## Raw data
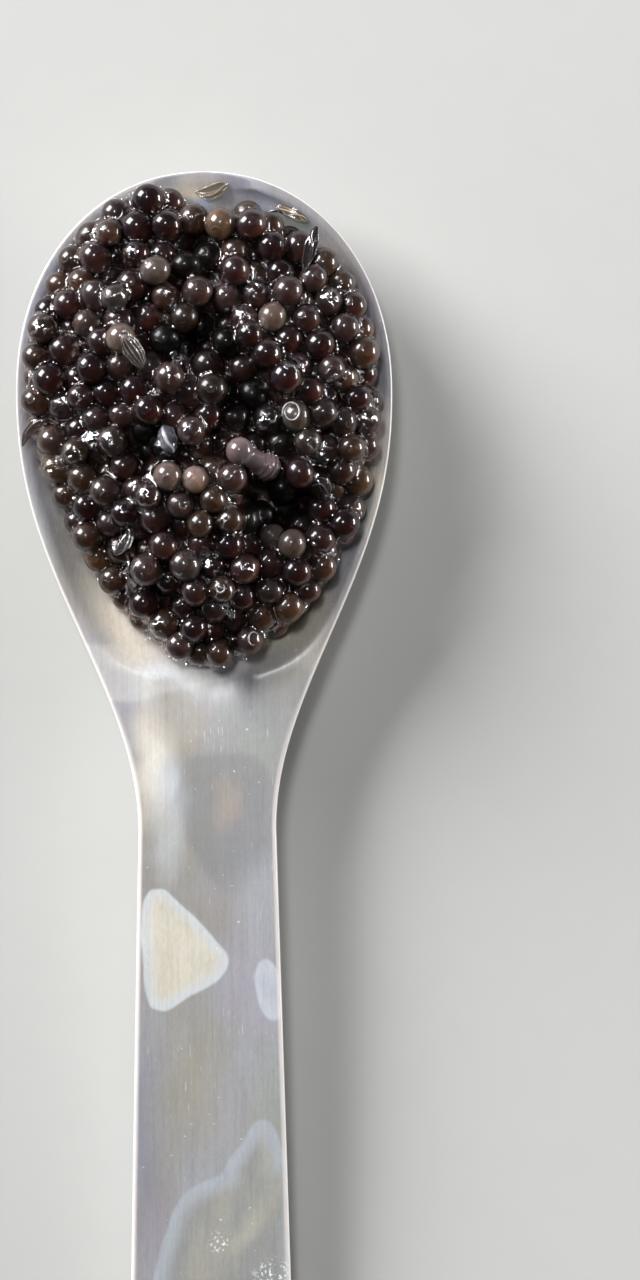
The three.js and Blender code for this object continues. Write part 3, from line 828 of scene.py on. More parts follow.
def shown_share(eggs):
    """The share of directions, from level to straight up, in which nothing lies in front of each egg."""
    to = eggs[None, :, :3] - eggs[:, None, :3]
    squared = (to**2).sum(-1)
    free = np.zeros(len(eggs))
    for rise in LOOK_RISES:
        for turn in range(LOOK_TURNS):
            angle = 2 * math.pi * (turn + rise) / LOOK_TURNS
            level = math.sqrt(1 - rise**2)
            ahead = to @ np.array([level * math.cos(angle), level * math.sin(angle), rise])
            hit = (ahead > 1e-9) & (squared - ahead**2 < (HIDING_SHARE * eggs[None, :, 3]) ** 2)
            free += ~hit.any(1)
    return free / (LOOK_TURNS * len(LOOK_RISES))


eggs = settled(scattered_eggs())
eggs = np.column_stack([eggs, shown_share(eggs)])
eggs = eggs[eggs[:, 4] > HIDDEN]
chance = np.random.default_rng(SEED)
NEAR_ENOUGH = 0.4  # of an egg's radius
FARTHER_COUNTS = 3  # an egg farther off counts as this many times as much lower


def egg_at(x, y):
    """The number of the egg that shows at a place of the heap, in mm: the highest one near it."""
    aside = np.hypot(eggs[:, 0] - x * mm, eggs[:, 1] - y * mm)
    return np.argmax(eggs[:, 2] - FARTHER_COUNTS * np.maximum(0, aside - NEAR_ENOUGH * EGG_RADIUS))


# Two of the eggs are small and still joined in one skin. They lie closer together than they rolled, and a
# little higher.
TWINS = [(3.4, -3.6), (4.7, -5.3)]
TWIN_CLOSENESS = 0.8
TWIN_SIZE = 0.9
TWIN_LIFT = 0.25 * mm
twin_numbers = [egg_at(x, y) for x, y in TWINS]
middle_of_twins = eggs[twin_numbers, :3].mean(0)
eggs[twin_numbers, :3] = middle_of_twins + TWIN_CLOSENESS * (eggs[twin_numbers, :3] - middle_of_twins)
eggs[twin_numbers, 2] += TWIN_LIFT
eggs[twin_numbers, 3] *= TWIN_SIZE


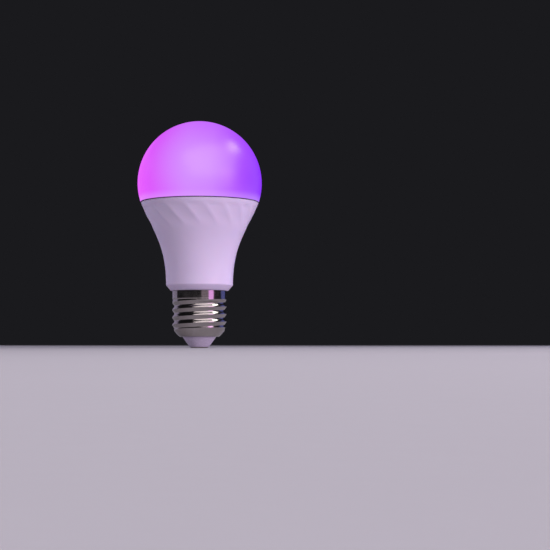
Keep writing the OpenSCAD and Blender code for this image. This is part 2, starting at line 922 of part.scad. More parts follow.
core_size = [13, 6, 12];
core_leg = 2.8;
core_side = 2.0;
core_back = 1.9;
core_gap = 0.1;

module at_transformer() {
    translate([0, transformer_y, transformer_z]) children();
}

module core_half() {
    window_w = (core_size.x - core_leg) / 2 - core_side;
    difference() {
        translate([0, 0, core_gap / 2]) block([core_size.x, core_size.y, core_size.z / 2 - core_gap / 2]);
        for (side = [-1, 1])
            translate([side * (core_leg + window_w) / 2, 0, -1])
                block([window_w, core_size.y + 2, core_size.z / 2 - core_back + 1]);
    }
}

module transformer_core() {
    color([0.17, 0.17, 0.19]) at_transformer() {
        core_half();
        mirror([0, 0, 1]) core_half();
    }
}

window_h = core_size.z - 2 * core_back;
bobbin_tube = [core_leg + 0.2, core_size.y + 0.2];
bobbin_flange = [8.8, 9.6];
bobbin_wall = 0.5;

module transformer_bobbin() {
    h = window_h - 0.1;
    near = bobbin_flange.y / 2 - 0.7;
    far = driver_front - transformer_y - lay;
    color([0.14, 0.14, 0.15]) at_transformer() difference() {
        union() {
            translate([0, 0, -h / 2])
                block([bobbin_tube.x + 2 * bobbin_wall, bobbin_tube.y + 2 * bobbin_wall, h]);
            for (z = [-h / 2, h / 2 - 0.6])
                translate([0, 0, z]) block([bobbin_flange.x, bobbin_flange.y, 0.6]);
            for (s = [-1, 1])
                translate([0, (near + far) / 2, s * 4.1 - 0.6]) block([bobbin_flange.x, far - near, 1.2]);
        }
        translate([0, 0, -h]) block([bobbin_tube.x, bobbin_tube.y, 2 * h]);
        for (x = [-3, -1, 1, 3], s = [-1, 1])
            translate([x, near - 0.1, s * 4.1]) rotate([-90, 0, 0])
                cylinder(r = lead_d / 2 + 0.02, h = far - near + 1);
    }
}

module winding_outline(grow) {
    soft_rect([8.0 + 2 * grow, 8.8 + 2 * grow], 2);
}

module transformer_winding() {
    h = window_h - 1.5;
    tube = [bobbin_tube.x + 2 * bobbin_wall + 0.1, bobbin_tube.y + 2 * bobbin_wall + 0.1];
    color([0.72, 0.42, 0.20]) at_transformer() translate([0, 0, -h / 2]) difference() {
        linear_extrude(h) winding_outline(0);
        translate([0, 0, -1]) block([tube.x, tube.y, h + 2]);
    }
}

module transformer_tape() {
    h = window_h - 2.1;
    color([0.92, 0.76, 0.20]) at_transformer() translate([0, 0, -h / 2]) difference() {
        linear_extrude(h) winding_outline(0.25);
        translate([0, 0, -1]) linear_extrude(h + 2) winding_outline(0.05);
    }
}

module transformer_pins() {
    start = transformer_y + bobbin_flange.y / 2 - 0.75;
    color([0.80, 0.80, 0.82]) for (x = [-3, -1, 1, 3], s = [-1, 1])
        translate([x, driver_back + lead_out, transformer_z + s * 4.1]) rotate([90, 0, 0])
            cylinder(r = lead_d / 2, h = driver_back + lead_out - start);
}

// ---- Choke, film capacitor, varistor and fuse resistor ----

module choke_core() {
    rim = 1.1;
    color([0.20, 0.20, 0.22]) translate([choke_x, choke_y, choke_z - choke_h / 2])
        rotate_extrude() polygon([
            [0, 0], [choke_r - 0.2, 0], [choke_r, 0.2], [choke_r, rim], [1.8, rim],
            [1.8, choke_h - rim], [choke_r, choke_h - rim], [choke_r, choke_h - 0.2],
            [choke_r - 0.2, choke_h], [0, choke_h]
        ]);
}

module choke_winding() {
    h = choke_h - 2.3;
    color([0.72, 0.42, 0.20]) translate([choke_x, choke_y, choke_z - h / 2]) difference() {
        cylinder(r = choke_r - 0.6, h = h);
        translate([0, 0, -1]) cylinder(r = 1.85, h = h + 2);
    }
}

module film_capacitor() {
    color([0.85, 0.72, 0.18]) on_back(0, film_z) translate([0, 0, lay])
        linear_extrude(film_size.y) soft_rect([film_size.x, film_size.z], 0.6);
}

module varistor() {
    edge = 0.8;
    color([0.16, 0.32, 0.62]) on_back(varistor_x, varistor_z) translate([0, 0, lay])
        rotate_extrude() polygon([
            [0, 0], [varistor_r - edge, 0], [varistor_r - 0.25, 0.3], [varistor_r, edge],
            [varistor_r, varistor_t - edge], [varistor_r - 0.25, varistor_t - 0.3],
            [varistor_r - edge, varistor_t], [0, varistor_t]
        ]);
}

module fuse_resistor() {
    color([0.35, 0.55, 0.42]) translate([fuse_x, fuse_y, fuse_z - fuse_l / 2])
        rotate_extrude() polygon([
            [0, 0], [1, 0], [fuse_r, 0.5], [fuse_r, 2], [fuse_r - 0.2, 2.5],
            [fuse_r - 0.2, fuse_l - 2.5], [fuse_r, fuse_l - 2], [fuse_r, fuse_l - 0.5],
            [1, fuse_l], [0, fuse_l]
        ]);
}

module through_hole_leads() {
    front = driver_front - lead_out;
    color([0.80, 0.80, 0.82]) {
        for (s = [-1, 1]) translate([s * 3.75, driver_back + lay, film_z]) rotate([90, 0, 0])
            cylinder(r = lead_d / 2, h = driver_t + lay + lead_out);
        for (s = [-1, 1]) translate([varistor_x + s * 2.5, driver_back + lay, varistor_z])
            rotate([90, 0, 0]) cylinder(r = lead_d / 2, h = driver_t + lay + lead_out);
        for (s = [-1, 1]) wire([
            [fuse_x, fuse_y, fuse_z + s * fuse_l / 2],
            [fuse_x, fuse_y, fuse_z + s * (fuse_l / 2 + 1.3)],
            [fuse_x, front, fuse_z + s * (fuse_l / 2 + 1.3)]
        ], lead_d, 0.8);
        for (s = [-1, 1]) wire([
            [choke_x + s * 2, choke_y, choke_z - choke_h / 2],
            [choke_x + s * 2, choke_y, choke_z - choke_h / 2 - 1.3],
            [choke_x + s * 2, front, choke_z - choke_h / 2 - 1.3]
        ], lead_d, 0.8);
    }
}

// ---- Surface-mounted parts ----

rectifier_size = [4.7, 3.9, 2.5];
switching_size = [4.9, 3.9, 1.5];
dimming_size = [9.9, 3.9, 1.5];
low_chip_x = 6.9;
dimming_x = 8.9;
chip_stand = 0.12;

// A moulded package with a notch at one end
module chip_body(size) {
    difference() {
        translate([0, 0, chip_stand]) block([size.x, size.y, size.z - chip_stand]);
        translate([-size.x / 2, 0, size.z - 0.2]) cylinder(r = 0.5, h = 1, $fn = 32);
    }
}

// Gull-wing legs along both long sides
module gull_legs(size, count, pitch) {
    w = 0.42;
    t = 0.2;
    rise = size.z / 2;
    for (i = [0:count - 1], s = [0, 180]) rotate([0, 0, s])
        translate([(i - (count - 1) / 2) * pitch - w / 2, size.y / 2, 0])
            rotate([90, 0, 90]) linear_extrude(w) polygon([
                [0, rise - t / 2], [0.45, rise - t / 2], [0.65, 0], [1.2, 0], [1.2, t],
                [0.8, t], [0.6, rise + t / 2], [0, rise + t / 2]
            ]);
}

module bridge_rectifier() {
    color([0.13, 0.13, 0.14]) on_front(-low_chip_x, low_chip_z) chip_body(rectifier_size);
}

module rectifier_legs() {
    color([0.80, 0.80, 0.82]) on_front(-low_chip_x, low_chip_z) gull_legs(rectifier_size, 2, 2.54);
}

module switching_chip() {
    color([0.13, 0.13, 0.14]) on_front(low_chip_x, low_chip_z) chip_body(switching_size);
}

module at_dimming() {
    on_back(dimming_x, dimming_z) rotate([0, 0, 90]) children();
}

module dimming_chip() {
    color([0.13, 0.13, 0.14]) at_dimming() chip_body(dimming_size);
}

module chip_legs() {
    color([0.80, 0.80, 0.82]) {
        on_front(low_chip_x, low_chip_z) gull_legs(switching_size, 4, 1.27);
        at_dimming() gull_legs(dimming_size, 8, 1.27);
    }
}

module chip_resistors() {
    color([0.12, 0.13, 0.18])
        for (x = [-9.6, -5.4, 5.4, 9.6]) on_front(x, resistor_z) block([3.1, 1.6, 0.55]);
}

module chip_capacitors() {
    color([0.62, 0.50, 0.38])
        for (x = [-9.6, 9.6], z = capacitor_rows) on_front(x, z) block([1.25, 2, 1]);
}

// ---- Wires ----

live_d = 1.4;

module live_wire() {
    top = boss_top + rivet_h;
    color([0.48, 0.26, 0.12]) wire([
        [0, 0, top],
        [0, 0, top + 2.2],
        [varistor_x, driver_back + 2.4, neck_end + 0.4],
        [varistor_x, driver_back + 2.2, driver_z + 1.6],
        [varistor_x, driver_back, driver_z + 1.6]
    ], live_d, 0.9, [1, -0.5, 0.1], 10);
}

module neutral_wire() {
    ring = thread_r - thread_depth - sheet - neutral_d / 2 - 0.02;
    out = [cos(neutral_angle), sin(neutral_angle), 0];
    pad = driver_z + 1.6;
    color([0.16, 0.30, 0.62]) wire([
        ring * out + [0, 0, neck_end + 6.5],
        ring * out + [0, 0, pad],
        (neck_bore - 1.6) * out + [0, 0, pad],
        [0, driver_back + 2.4, pad],
        [0, driver_back, pad]
    ], neutral_d, 0.6, [1, 0.4, 0.1], 10);
}

diffuser();
diffuser_seal();
housing();
heat_spreader();
screw_shell();
cap_insulator();
centre_contact();
thermal_pad();
light_board();
board_screws();
white_led_frames();
white_led_phosphor();
colour_led_frames();
colour_led_resin();
light_board_socket();
light_board_pins();
pin_strip();
radio_board();
radio_shield();
radio_pins();
radio_spacer();
driver_board();
bulk_capacitor_can();
bulk_capacitor_sleeve();
output_capacitor_can();
output_capacitor_sleeve();
capacitor_bungs();
capacitor_leads();
transformer_core();
transformer_bobbin();
transformer_winding();
transformer_tape();
transformer_pins();
choke_core();
choke_winding();
film_capacitor();
varistor();
fuse_resistor();
through_hole_leads();
bridge_rectifier();
rectifier_legs();
switching_chip();
dimming_chip();
chip_legs();
chip_resistors();
chip_capacitors();
live_wire();
neutral_wire();
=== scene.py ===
import math

import bmesh
import bpy
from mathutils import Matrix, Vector
from mathutils.geometry import interpolate_bezier


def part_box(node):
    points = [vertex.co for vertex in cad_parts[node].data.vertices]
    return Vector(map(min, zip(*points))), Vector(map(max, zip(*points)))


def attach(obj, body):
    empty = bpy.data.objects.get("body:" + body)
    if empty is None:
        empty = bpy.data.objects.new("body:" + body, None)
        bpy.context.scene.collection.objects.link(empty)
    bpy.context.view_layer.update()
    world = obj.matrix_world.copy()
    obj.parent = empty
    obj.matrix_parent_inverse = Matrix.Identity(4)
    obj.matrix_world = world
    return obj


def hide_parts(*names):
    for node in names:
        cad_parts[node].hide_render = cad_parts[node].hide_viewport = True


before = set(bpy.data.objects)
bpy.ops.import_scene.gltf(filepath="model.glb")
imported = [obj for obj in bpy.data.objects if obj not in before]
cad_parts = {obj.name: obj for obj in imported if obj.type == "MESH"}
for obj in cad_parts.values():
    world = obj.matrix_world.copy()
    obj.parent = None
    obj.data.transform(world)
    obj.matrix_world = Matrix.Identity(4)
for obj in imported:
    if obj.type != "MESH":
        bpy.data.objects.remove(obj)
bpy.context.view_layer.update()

MM = 0.001

# Sizes of the bulb in millimetres, as its drawing gives them
DOME_R, DOME_Z, DOME_WALL = 30.0, 79.6, 1.2
SEAM_Z, SEAM_R = 70.4, 28.5545
SKIRT_R, SKIRT_BORE, SKIRT_FOOT = 25.58, 24.48, 66.95
RIM_Z, RIM_R, SOCKET_R, SOCKET_Z = 70.15, 28.4045, 25.78, 66.6
FOOT_Z, SEAT_Z, NECK_R, SEAT_R = 30.05, 27.6, 16.1, 13.9
FLUTES, FLUTE_DEPTH, FLUTE_TOP, FLUTE_FOOT = 18, 0.4, 68.95, 55.95
FLUTE_START, FLUTE_TURN = 12.0, 23.0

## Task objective
Retype, exactly and in full, the lines above from the one containing "diffuser();" through the one containing "obj.matrix_world = world".

## Answer
diffuser();
diffuser_seal();
housing();
heat_spreader();
screw_shell();
cap_insulator();
centre_contact();
thermal_pad();
light_board();
board_screws();
white_led_frames();
white_led_phosphor();
colour_led_frames();
colour_led_resin();
light_board_socket();
light_board_pins();
pin_strip();
radio_board();
radio_shield();
radio_pins();
radio_spacer();
driver_board();
bulk_capacitor_can();
bulk_capacitor_sleeve();
output_capacitor_can();
output_capacitor_sleeve();
capacitor_bungs();
capacitor_leads();
transformer_core();
transformer_bobbin();
transformer_winding();
transformer_tape();
transformer_pins();
choke_core();
choke_winding();
film_capacitor();
varistor();
fuse_resistor();
through_hole_leads();
bridge_rectifier();
rectifier_legs();
switching_chip();
dimming_chip();
chip_legs();
chip_resistors();
chip_capacitors();
live_wire();
neutral_wire();
=== scene.py ===
import math

import bmesh
import bpy
from mathutils import Matrix, Vector
from mathutils.geometry import interpolate_bezier


def part_box(node):
    points = [vertex.co for vertex in cad_parts[node].data.vertices]
    return Vector(map(min, zip(*points))), Vector(map(max, zip(*points)))


def attach(obj, body):
    empty = bpy.data.objects.get("body:" + body)
    if empty is None:
        empty = bpy.data.objects.new("body:" + body, None)
        bpy.context.scene.collection.objects.link(empty)
    bpy.context.view_layer.update()
    world = obj.matrix_world.copy()
    obj.parent = empty
    obj.matrix_parent_inverse = Matrix.Identity(4)
    obj.matrix_world = world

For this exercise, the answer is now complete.